One of the lessons that gold bugs are learning, in the most painful way possible, is that you can't trade a manipulated market. When big players with regulatory immunity can move an asset's price -- and can see resistance/support levels and moving averages just as clearly as anyone else -- smaller traders don't stand a chance.

In the gold-is-manipulated script, governments and their bullion bank proxies push the price to levels where they know hedge funds and other traders have stop-loss orders, which kick in and send the price careening lower. Then the manipulators buy back their short positions, thus gaining a two-fer: fleecing the flock for a nice profit, and crushing the spirits of stackers and preppers and regular folks who value honest money.

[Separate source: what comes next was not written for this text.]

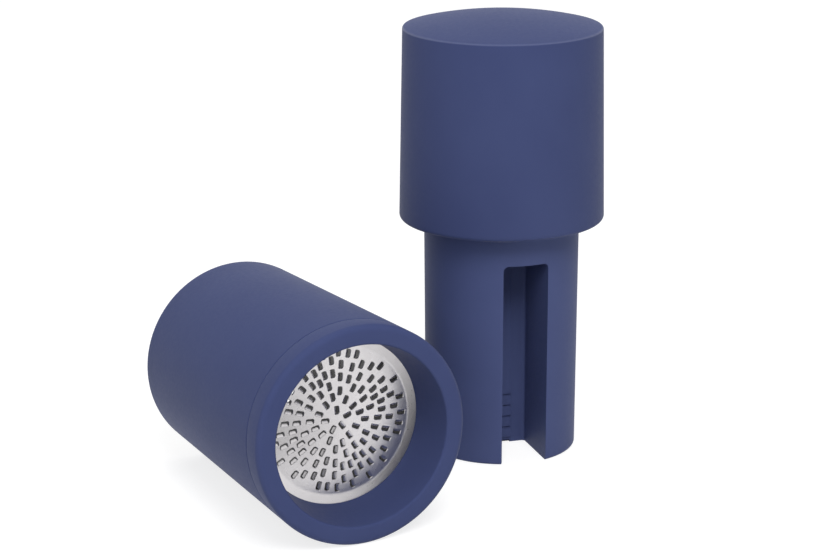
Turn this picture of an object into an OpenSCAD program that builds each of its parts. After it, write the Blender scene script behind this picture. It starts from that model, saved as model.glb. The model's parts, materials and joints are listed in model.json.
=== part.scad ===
// Hand-held grater for whole nutmegs, shown taken apart.
// The barrel lies on its side with its blade end to the front. The plunger stands beside it on its foot.

/* [Barrel] */
// Radius of the barrel at its blade end
base_r = 32.5; // [28:0.1:37]
// How much smaller the barrel's radius is at its mouth
barrel_taper = 2.05; // [0.5:0.05:3]
// Length of the barrel from blade end to mouth
barrel_len = 91.4; // [86:0.2:96]
// Wall of the outer sleeve
shell_wall = 2; // [1.6:0.1:2.2]
// Rounding of the mouth's outer edge
mouth_edge_r = 1.5; // [0.8:0.1:1.6]
// Gap between the outer and the inner sleeve at the mouth
sleeve_gap = 2.25; // [1.8:0.05:2.6]
// Wall of the inner sleeve that guides the plunger
liner_wall = 1.8; // [1.4:0.1:2]
// Thickness of the inner sleeve's flange at the mouth
liner_flange = 2.2; // [1.6:0.1:3]
// Number of ribs between the inner and the outer sleeve
liner_ribs = 6; // [3:1:10]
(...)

Which brings us to the following article, published by a major bullion dealer:

The Golden Bull & Price Pullback Gift

Rarely in bull markets do we see opportunities like the one being presented to silver and gold investors right now.

Silver & Gold spot prices are now retesting their recent low price points.

Current and favorable bull market fundamentals have not changed.

Below is a longterm view of gold's bull market valuation channel over the past 15 years:

Gold Bullseye
We view this current price pullback as a buying gift for gold and silver investors.

Now, for chartist in a normal market this picture would indeed imply a nice trade setup. But bullion bank traders can see this channel too, and for them it's a bullseye. Just push gold through the bottom of the channel and a whole world of technicians who for some reason think their charts still have meaning will see that the up-channel has been broken, and, like good, dispassionate traders who cut their losses when they're wrong, will sell their futures contracts, their GLD shares, and maybe their mining stocks, tacking yet another vertical drop onto this correction.

This might not happen, but if it doesn't it will be because the bullion banks have had their fun and are now on the other side of the trade. But make no mistake, it's their decision; in the short run this is their game.

Longer term, of course, is a very different story. Fundamentals always win eventually, and with the whole world on a borrow/print/lie-about-it binge, gold's fundamentals just keep getting better. Excessive debt leads to currency war leads to soaring gold. And when the paper players are finally overrun by physical demand, the people who have been quietly accumulating bullion and high-quality mining stocks will barely remember this month's drama.